┌─ MATERIAL FOR THIS EXERCISE

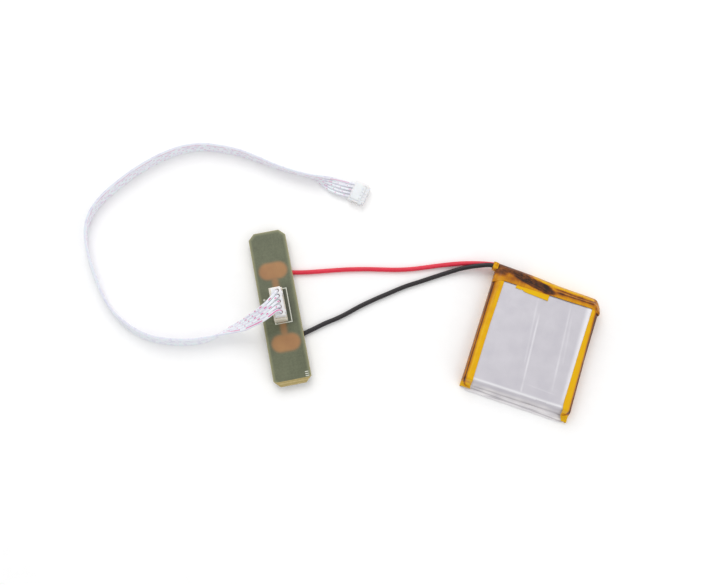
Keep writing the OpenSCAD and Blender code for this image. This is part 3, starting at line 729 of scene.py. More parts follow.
def makeFarPlug():
    # wires go in at -x and the mating face is at +x
    along, wide, thick = farLength / 2, 3.0, (farHigh.z - farLow.z) / mm / 2
    at = Matrix.Translation(farCentre) @ Matrix.Rotation(farTurn, 4, "Z")
    solid = ((-along, -wide, -thick), (along, wide, thick - 0.3))
    added = [((-along, 0.5 - wide, -thick + 0.1), (along - 1.1, wide - 0.5, thick))]
    removed = [((-along - 1, -wide - 1, thick - 0.75), (-along + 0.45, wide + 1, thick + 1)),
               ((along - 0.55, -wide - 1, -thick - 1), (along + 1, 0.45 - wide, thick + 1)),
               ((along - 0.55, wide - 0.45, -thick - 1), (along + 1, wide + 1, thick + 1)),
               ((-0.9, -wide - 1, -thick - 0.2), (0.6, 0.35 - wide, thick - 0.9)),
               ((-0.9, wide - 0.35, -thick - 0.2), (0.6, wide + 1, thick - 0.9))]
    for i in range(5):
        y = (i - 2) * farPitch
        removed.append(((0.4 - along, y - 0.33, -0.33), (along + 1, y + 0.33, 0.33)))
        removed.append(((-along - 1, y - 0.42, -0.42), (0.6 - along, y + 0.42, 0.42)))
        removed.append(((along - 1.75, y - 0.3, thick - 0.2), (along - 1.3, y + 0.3, thick + 1)))
        removed.append(((along - 0.9, y - 0.12, thick - 0.42), (along + 1, y + 0.12, thick + 1)))
    piece = moulded("farPlug", solid, added, removed, at, nylon("farPlugNylon", ["#ebe8e8", "#f4f2f2"], 0.15), 0.06)
    return placed(piece, "pack", "plug_nylon", "far_plug_housing")


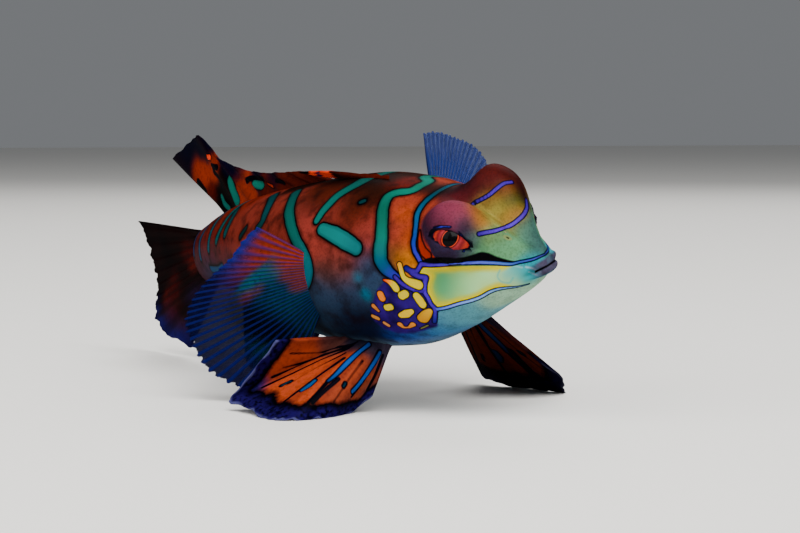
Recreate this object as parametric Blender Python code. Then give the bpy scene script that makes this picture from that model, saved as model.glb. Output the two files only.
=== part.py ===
"""Mandarinfish at life size, resting on the tips of its pelvic and anal fins.

The body is laid out along a bent midline. A place on it is given by its distance behind the
snout tip and an angle round the section: 0 at the fish's left, 90 at the back, 180 at its right.
Sizes are in millimetres and turned into metres where a point is placed.
"""
import math

import bmesh
import bpy
import numpy as np
from mathutils import Vector

MM = 0.001
GAP = 0.3                       # between a piece and what it grows from

# Pose: the snout tip stands over the floor ahead of the middle of the model, the head is turned
# to the fish's left and leans on its right side, and the tail droops and curls back.
NOSE = Vector((31.68, 0.73, 11.9))
HEAD_TURN, TAIL_TURN, FAN_TURN = 11.0, -12.0, -5.0
BEND_START, BEND_END = 8.0, 48.0
CURL_START, CURL_LENGTH = 46.0, 10.0
HEAD_PITCH, TAIL_PITCH = 3.0, 10.0
DROOP_START, DROOP_LENGTH = 30.0, 18.0
HEAD_ROLL, TAIL_ROLL = 23.0, 10.0
ROLL_START, ROLL_LENGTH = 5.0, 22.0
STEP = 0.5
REACH = 72.0

# Body lengths, counted from the snout tip
HEAD_START = 0.4
HEAD_END = 12.5
TRUNK_END = 33.0
STEM_END = 47.0

# Outline of the body: distance behind the snout tip, size
TOP = ((.4, -.3), (.6, .05), (1.1, .4), (2.8, 1.65), (5.3, 3.45), (8.4, 4.9), (12.4, 5.8), (17.4, 6.25),
       (22, 6.1), (27.6, 5.7), (33, 5.2), (39, 4.6), (44, 4.0), (47, 3.7))
BOTTOM = ((.4, -.9), (.6, -1.2), (1.1, -1.55), (2.8, -2.5), (5.3, -3.65), (8.4, -4.95), (12.4, -6.1),
          (17.4, -6.35), (22, -6.0), (27.6, -5.0), (33, -3.8), (39, -2.5), (44, -1.6), (47, -1.3))
WIDTH = ((.4, .4), (.6, .75), (1.1, 1.25), (2.8, 2.5), (5.8, 4.05), (8.4, 5.3), (12.4, 6.4), (17.4, 6.8),
         (22, 6.4), (27.6, 5.3), (33, 4.1), (39, 2.9), (44, 2.2), (47, 1.9))
WIDEST = ((.4, -.6), (1.1, -.65), (2.8, -.8), (5.8, -1.5), (8.4, -1.7), (12.4, -1.2), (17.4, -.2),
          (22, .3), (27.6, .7), (39, 1.2), (47, 1.3))
FULLNESS = ((.4, 2.0), (8, 2.15), (20, 2.2), (47, 2.0))

# Head. The right eye looks out sideways, the left one sits further round on a taller bulge.
BULGE_AT, BULGE_ANGLE, BULGE_RISE = 5.0, 59.0, 2.6
BULGE_LENGTH, BULGE_SPREAD, LEFT_BULGE_ANGLE, LEFT_BULGE_MORE = 2.5, 23.0, 64.0, 0.35
EYE_AT, EYE_ANGLE, EYE_DEPTH, EYE_RADIUS = 5.3, 50.0, 1.3, 1.4
LEFT_EYE_AT, LEFT_EYE_ANGLE, LEFT_EYE_DEPTH = 5.7, 43.0, 1.4
MOUTH_DROP, MOUTH_SLOPE, MOUTH_END = 0.5, 0.22, 1.7
LIP_RISE, LIP_OFF, LIP_THICK, GROOVE = 0.15, 0.33, 0.22, 0.24
NOSTRIL_AT, NOSTRIL_ANGLE, NOSTRIL_RADIUS = 2.4, 60.0, 0.16

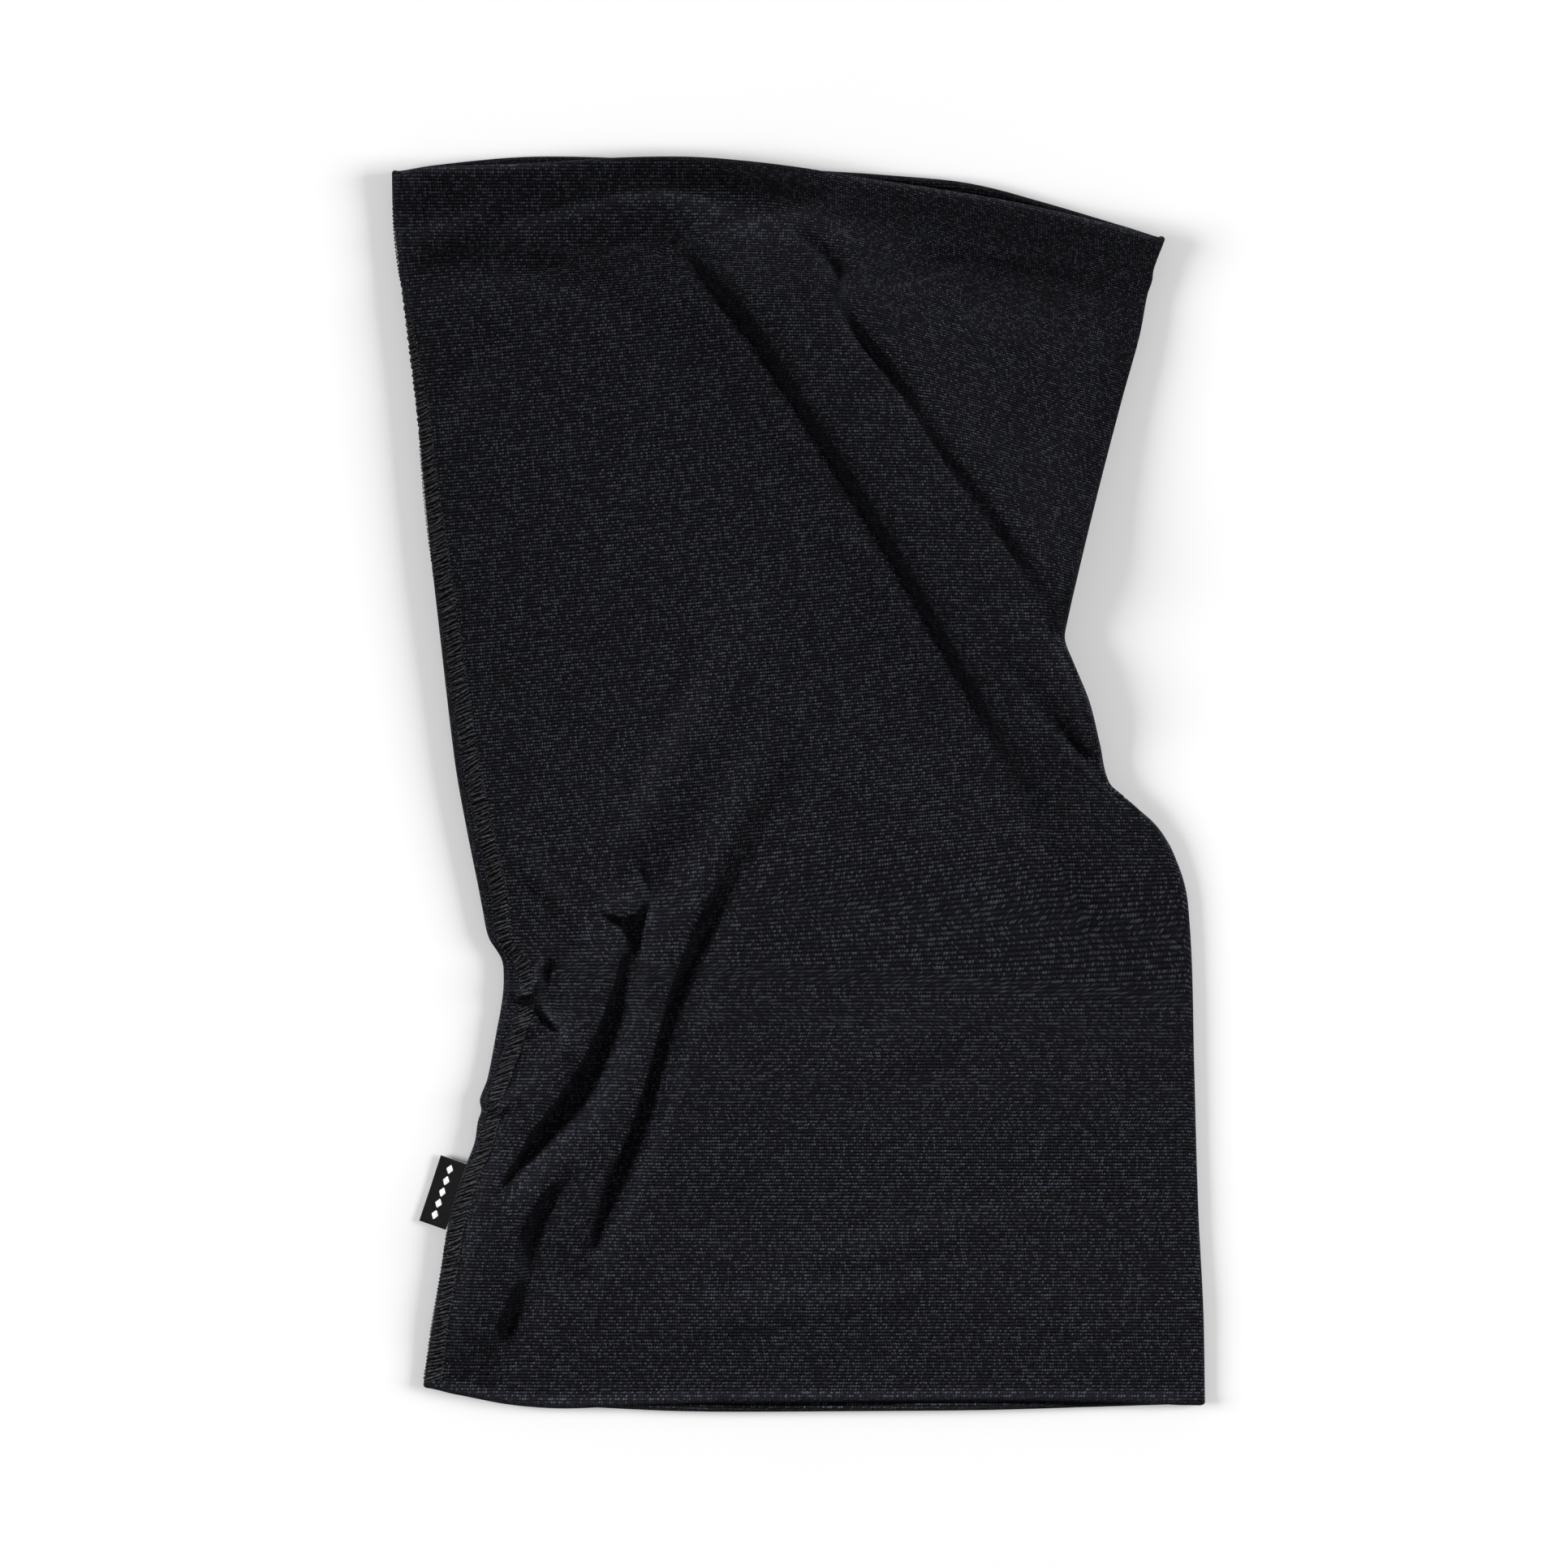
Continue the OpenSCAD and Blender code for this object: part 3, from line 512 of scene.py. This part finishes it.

└─

- CHALLENGE -
Reproduce the full listing word for word.

- EXPECTED ANSWER -
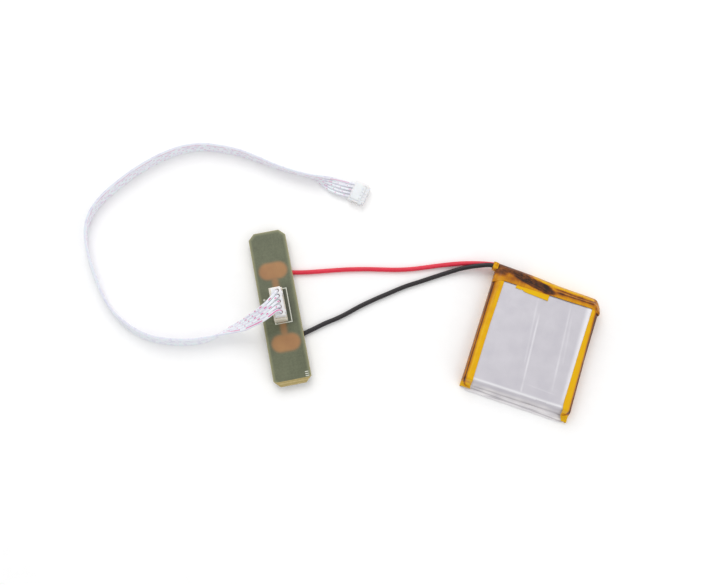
Keep writing the OpenSCAD and Blender code for this image. This is part 3, starting at line 729 of scene.py. More parts follow.
def makeFarPlug():
    # wires go in at -x and the mating face is at +x
    along, wide, thick = farLength / 2, 3.0, (farHigh.z - farLow.z) / mm / 2
    at = Matrix.Translation(farCentre) @ Matrix.Rotation(farTurn, 4, "Z")
    solid = ((-along, -wide, -thick), (along, wide, thick - 0.3))
    added = [((-along, 0.5 - wide, -thick + 0.1), (along - 1.1, wide - 0.5, thick))]
    removed = [((-along - 1, -wide - 1, thick - 0.75), (-along + 0.45, wide + 1, thick + 1)),
               ((along - 0.55, -wide - 1, -thick - 1), (along + 1, 0.45 - wide, thick + 1)),
               ((along - 0.55, wide - 0.45, -thick - 1), (along + 1, wide + 1, thick + 1)),
               ((-0.9, -wide - 1, -thick - 0.2), (0.6, 0.35 - wide, thick - 0.9)),
               ((-0.9, wide - 0.35, -thick - 0.2), (0.6, wide + 1, thick - 0.9))]
    for i in range(5):
        y = (i - 2) * farPitch
        removed.append(((0.4 - along, y - 0.33, -0.33), (along + 1, y + 0.33, 0.33)))
        removed.append(((-along - 1, y - 0.42, -0.42), (0.6 - along, y + 0.42, 0.42)))
        removed.append(((along - 1.75, y - 0.3, thick - 0.2), (along - 1.3, y + 0.3, thick + 1)))
        removed.append(((along - 0.9, y - 0.12, thick - 0.42), (along + 1, y + 0.12, thick + 1)))
    piece = moulded("farPlug", solid, added, removed, at, nylon("farPlugNylon", ["#ebe8e8", "#f4f2f2"], 0.15), 0.06)
    return placed(piece, "pack", "plug_nylon", "far_plug_housing")


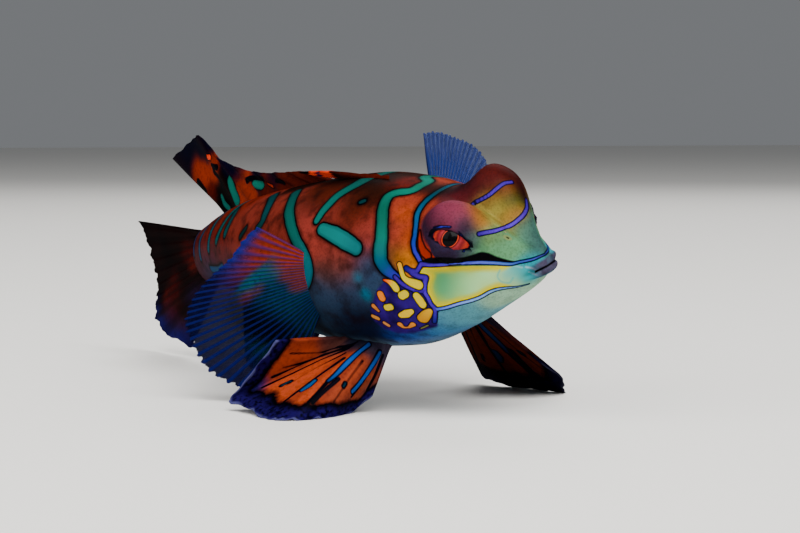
Recreate this object as parametric Blender Python code. Then give the bpy scene script that makes this picture from that model, saved as model.glb. Output the two files only.
=== part.py ===
"""Mandarinfish at life size, resting on the tips of its pelvic and anal fins.

The body is laid out along a bent midline. A place on it is given by its distance behind the
snout tip and an angle round the section: 0 at the fish's left, 90 at the back, 180 at its right.
Sizes are in millimetres and turned into metres where a point is placed.
"""
import math

import bmesh
import bpy
import numpy as np
from mathutils import Vector

MM = 0.001
GAP = 0.3                       # between a piece and what it grows from

# Pose: the snout tip stands over the floor ahead of the middle of the model, the head is turned
# to the fish's left and leans on its right side, and the tail droops and curls back.
NOSE = Vector((31.68, 0.73, 11.9))
HEAD_TURN, TAIL_TURN, FAN_TURN = 11.0, -12.0, -5.0
BEND_START, BEND_END = 8.0, 48.0
CURL_START, CURL_LENGTH = 46.0, 10.0
HEAD_PITCH, TAIL_PITCH = 3.0, 10.0
DROOP_START, DROOP_LENGTH = 30.0, 18.0
HEAD_ROLL, TAIL_ROLL = 23.0, 10.0
ROLL_START, ROLL_LENGTH = 5.0, 22.0
STEP = 0.5
REACH = 72.0

# Body lengths, counted from the snout tip
HEAD_START = 0.4
HEAD_END = 12.5
TRUNK_END = 33.0
STEM_END = 47.0

# Outline of the body: distance behind the snout tip, size
TOP = ((.4, -.3), (.6, .05), (1.1, .4), (2.8, 1.65), (5.3, 3.45), (8.4, 4.9), (12.4, 5.8), (17.4, 6.25),
       (22, 6.1), (27.6, 5.7), (33, 5.2), (39, 4.6), (44, 4.0), (47, 3.7))
BOTTOM = ((.4, -.9), (.6, -1.2), (1.1, -1.55), (2.8, -2.5), (5.3, -3.65), (8.4, -4.95), (12.4, -6.1),
          (17.4, -6.35), (22, -6.0), (27.6, -5.0), (33, -3.8), (39, -2.5), (44, -1.6), (47, -1.3))
WIDTH = ((.4, .4), (.6, .75), (1.1, 1.25), (2.8, 2.5), (5.8, 4.05), (8.4, 5.3), (12.4, 6.4), (17.4, 6.8),
         (22, 6.4), (27.6, 5.3), (33, 4.1), (39, 2.9), (44, 2.2), (47, 1.9))
WIDEST = ((.4, -.6), (1.1, -.65), (2.8, -.8), (5.8, -1.5), (8.4, -1.7), (12.4, -1.2), (17.4, -.2),
          (22, .3), (27.6, .7), (39, 1.2), (47, 1.3))
FULLNESS = ((.4, 2.0), (8, 2.15), (20, 2.2), (47, 2.0))

# Head. The right eye looks out sideways, the left one sits further round on a taller bulge.
BULGE_AT, BULGE_ANGLE, BULGE_RISE = 5.0, 59.0, 2.6
BULGE_LENGTH, BULGE_SPREAD, LEFT_BULGE_ANGLE, LEFT_BULGE_MORE = 2.5, 23.0, 64.0, 0.35
EYE_AT, EYE_ANGLE, EYE_DEPTH, EYE_RADIUS = 5.3, 50.0, 1.3, 1.4
LEFT_EYE_AT, LEFT_EYE_ANGLE, LEFT_EYE_DEPTH = 5.7, 43.0, 1.4
MOUTH_DROP, MOUTH_SLOPE, MOUTH_END = 0.5, 0.22, 1.7
LIP_RISE, LIP_OFF, LIP_THICK, GROOVE = 0.15, 0.33, 0.22, 0.24
NOSTRIL_AT, NOSTRIL_ANGLE, NOSTRIL_RADIUS = 2.4, 60.0, 0.16

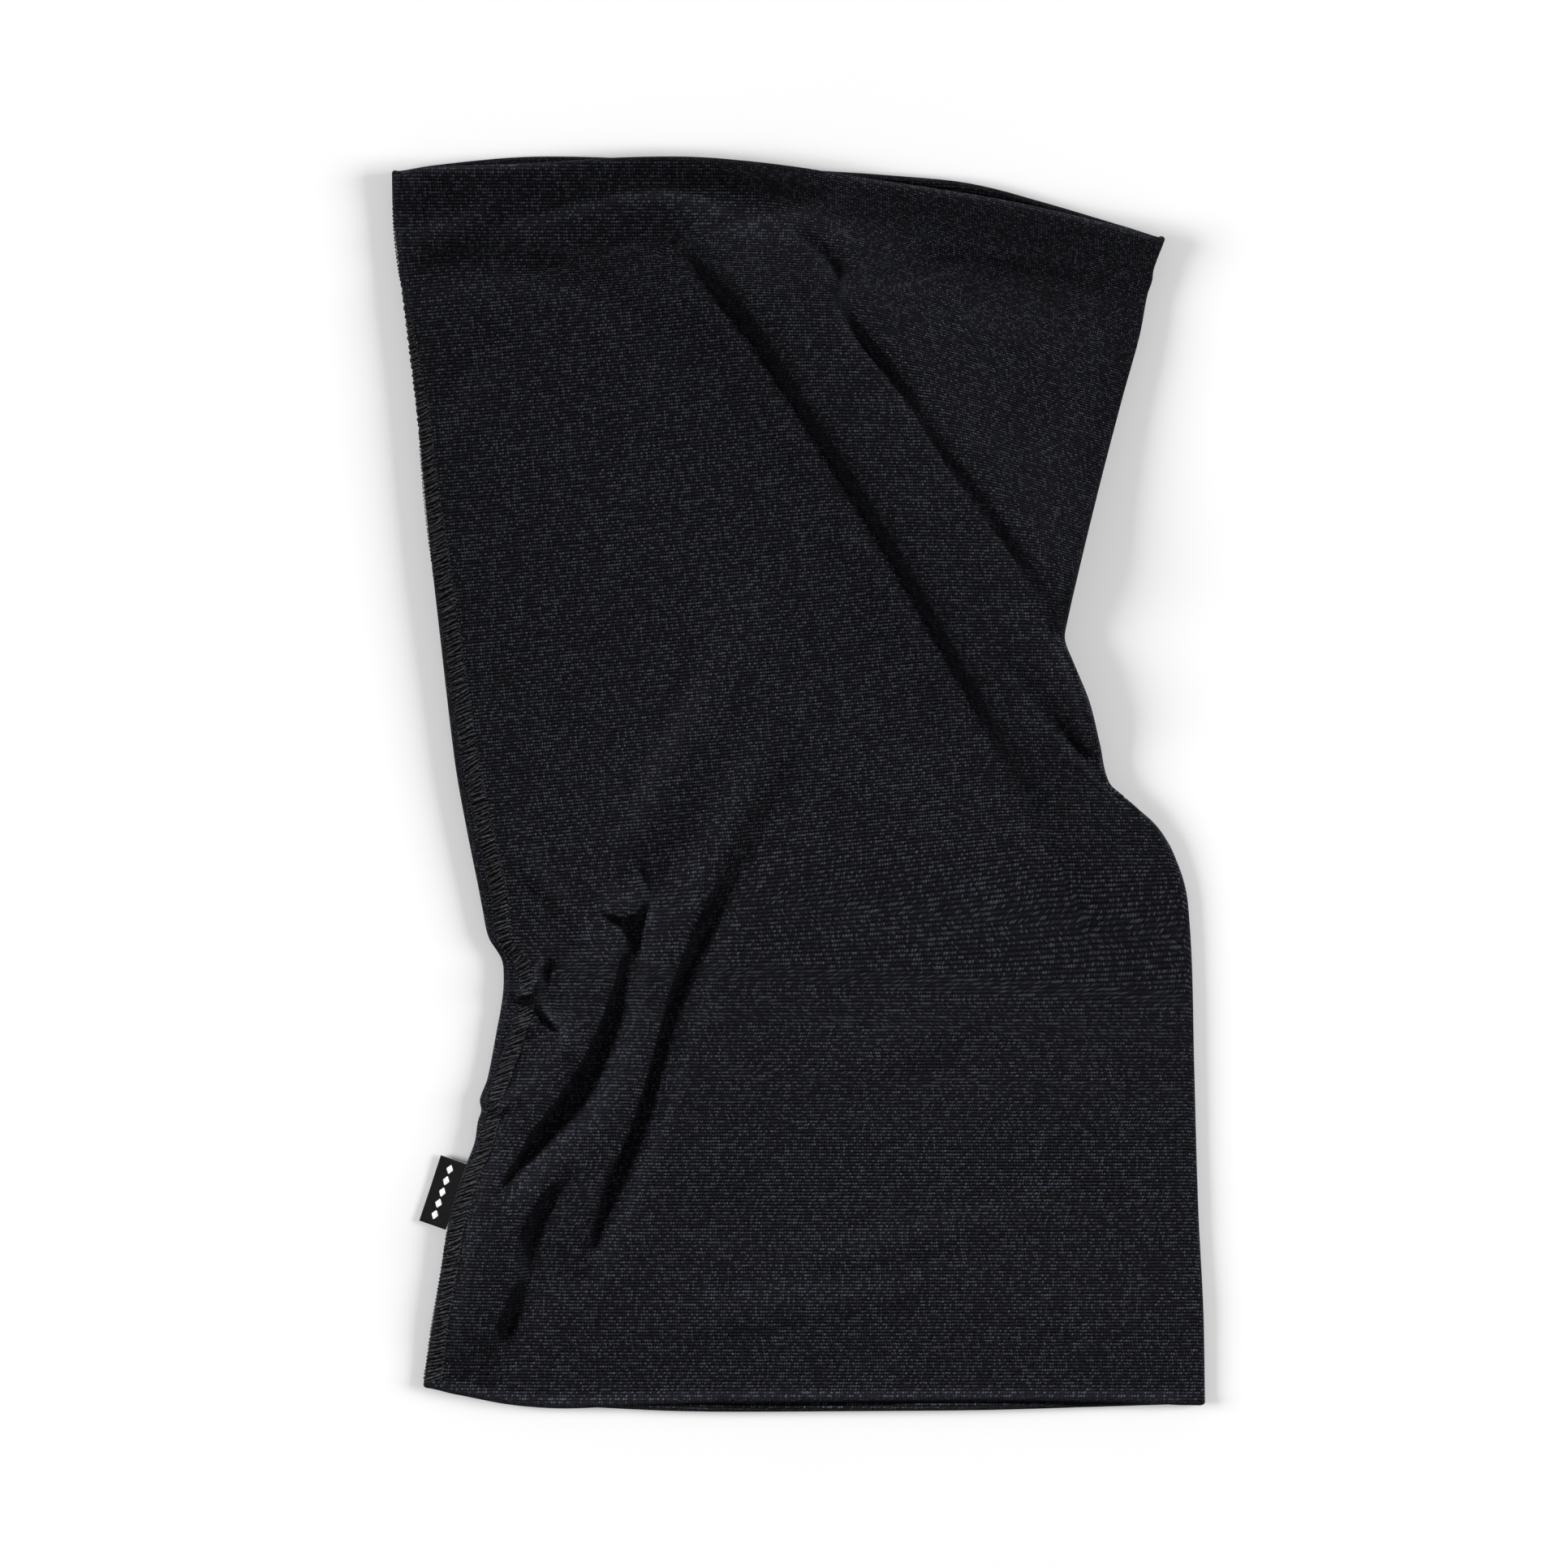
Continue the OpenSCAD and Blender code for this object: part 3, from line 512 of scene.py. This part finishes it.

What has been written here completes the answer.